Two Thoughts on the Future of Product in the Age of AI
Last month, I attended the 2025 edition of the Product Management Festival in Zurich. AI was omnipresent on almost every stage, so about time to jot down two thoughts to see how they age.
Is the “Problem first, solution second” principle dead?
Many talks and presentations felt like a shift away from the “Problem first, solution second” principle. A principle I heavily rely on in my approach to product management - discovering needs through research, prioritizing problems, and focusing on building solutions that drive outcomes.

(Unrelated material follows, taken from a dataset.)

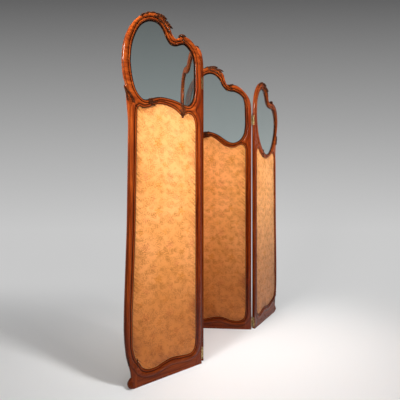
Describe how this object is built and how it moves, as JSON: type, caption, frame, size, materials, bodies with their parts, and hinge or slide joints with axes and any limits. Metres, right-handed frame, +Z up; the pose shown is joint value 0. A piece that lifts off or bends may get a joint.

With the advent of generative AI we are witnessing the reversal of the “building is extremely expensive” economy. The cost of producing (many) first drafts - whether it’s code, service design, or a policy draft - has plummeted to near zero. Collapsing the “do” phase of the plan, do, study, act cycle from weeks into minutes. So let’s skip the problem space and test an array of prototypes to learn? It is so tempting, it feels so rewarding to quickly generate something “tangible”.
These are some of the reasons why this solution focus, to me, feels like a dangerous shortcut:
- Technology is moving towards the center of attention, but technology can be adapted, while user needs stay rather constant.
- With a solution focus, we often forget to simplify (the hard work), by doing so, we risk optimizing the wrong parts.
- And finally, at least in government, let us not forget the element of trust. A unit gained in spoons but lost in buckets.
So my take, no the principle is not dead: the rigor understanding of the problem space and the prioritization of the right problems will turn out to be a key differentiator for the product your building.
Especially in the times when building gets cheaper and probably more solutions will compete for user attention.
Is the one-fits all user interface dead?
With his artistic and well-crafted story, Michael Baeyens talk “Interface ZERO (UI0): The Rise of Invisible Products in the Age of AI” renders a future where there are no standard user interfaces as we know them today - everything is highly personalized, created on the fly, and specific for the context. What at first sounds like the dream - a world in which the user tells us what he needs/wants - makes product management a lot more fluid. No standard interface or journey the user follows, no UI/UX that differentiates. So we need to design for the new intermediate(s)?
My take: you must double down on improving the value-creating core of your product.
And now?
To state the obvious, AI, as a tool, can help you with both and it will change the script. So lets end with this: we will need to respond to change rather than following the plan we thought we had about building products - and that, for once, feels like pleasant old news.